Q: Can I use my old mainsail with a Schaefer boom furling system?

A: It depends on the design and condition of the sail. If it’s fully battened and in very good to excellent condition, maybe. But since reconfiguring the foot, lining up batten pockets parallel to the boom, adding material to the roach, attaching a new luff tape, and installing a new headboard, it may be cost effective to order a new main.

Q: What about storing the sail?

A: Schaefer’s boom furler makes it an exceptionally easy, one person operation:

Winch down the furling line until the main is fully enclosed by the boom. Because you require no sail ties or sail cover, dodgers present no physical obstacle to securing the mainsail.
Slide in a 2 inch wide Sunbrella cover (your sailmaker can supply) in the special grooves in the top of the boom.

Q: What about safety: does Schaefer’s boom furler make a real difference?

A: Absolutely. With old style jiffy reefing shortening the main in heavy air requires seven steps:

Bring boat into the wind
Ease mainsheet.
Ease vang.
Tighten topping lift (a winch operation on larger boats.)
Release tension on main halyard.
Lower mainsail (requires leaving the cockpit.)
Attach tack grommet to the tack horn (requires leaving the cockpit)
Re-tension main halyard (a winch operation on larger boats.)
Trim clew reef line (a winch operation on larger boats.)
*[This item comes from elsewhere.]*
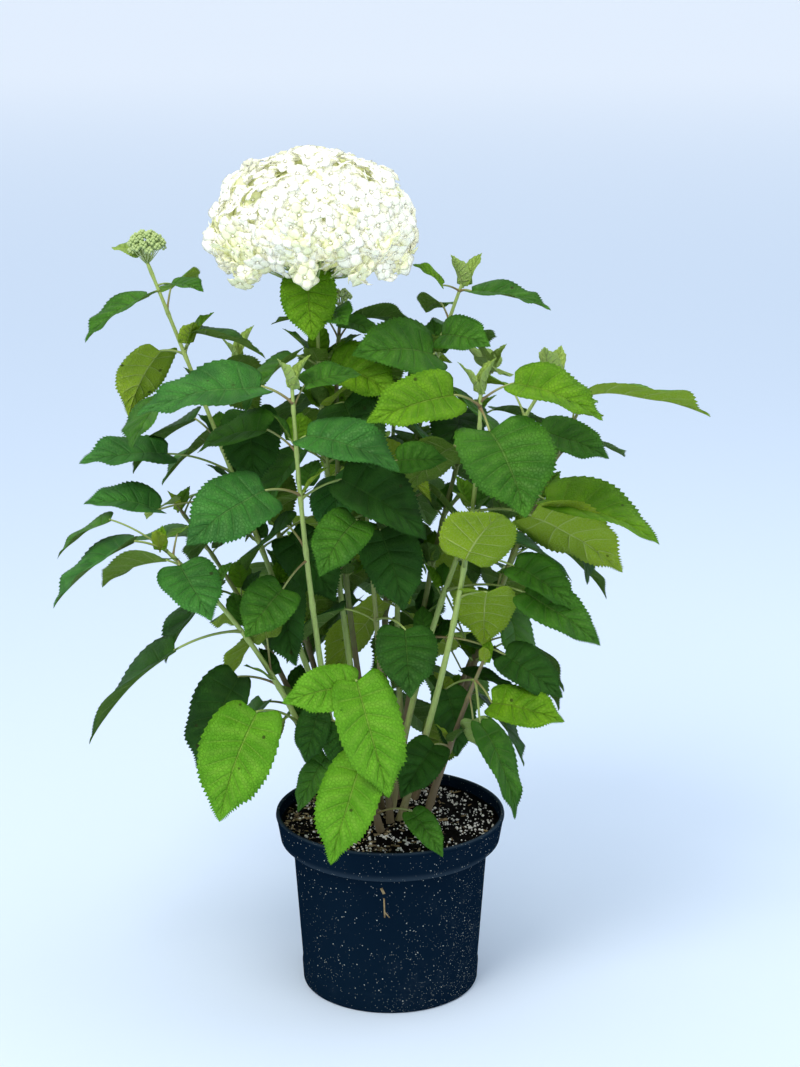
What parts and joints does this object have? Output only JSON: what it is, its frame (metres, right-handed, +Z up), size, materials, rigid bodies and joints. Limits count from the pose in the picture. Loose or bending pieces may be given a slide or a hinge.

In a seaway, these operations are complicated by the pitching of the boat, and safety problems often occur when a sailor loses a grip on the mast in foul weather or fails to keep clear of the oscillating boom. Schaefer’s boom furler allows the boat to remain on course, thus preventing most of the yaw and pitching connecting with old style reefing. Operations are reduced from nine to four.
Ease the main sheet.
Release tension on main halyard.
Winch down furling line until mainsail is at the desired height.
Retension main halyard with the same winch.
All operations can be carried out by a single person from within the safety of the cockpit. Risk reductions begin on the first day you install Schaefer’s boom furler.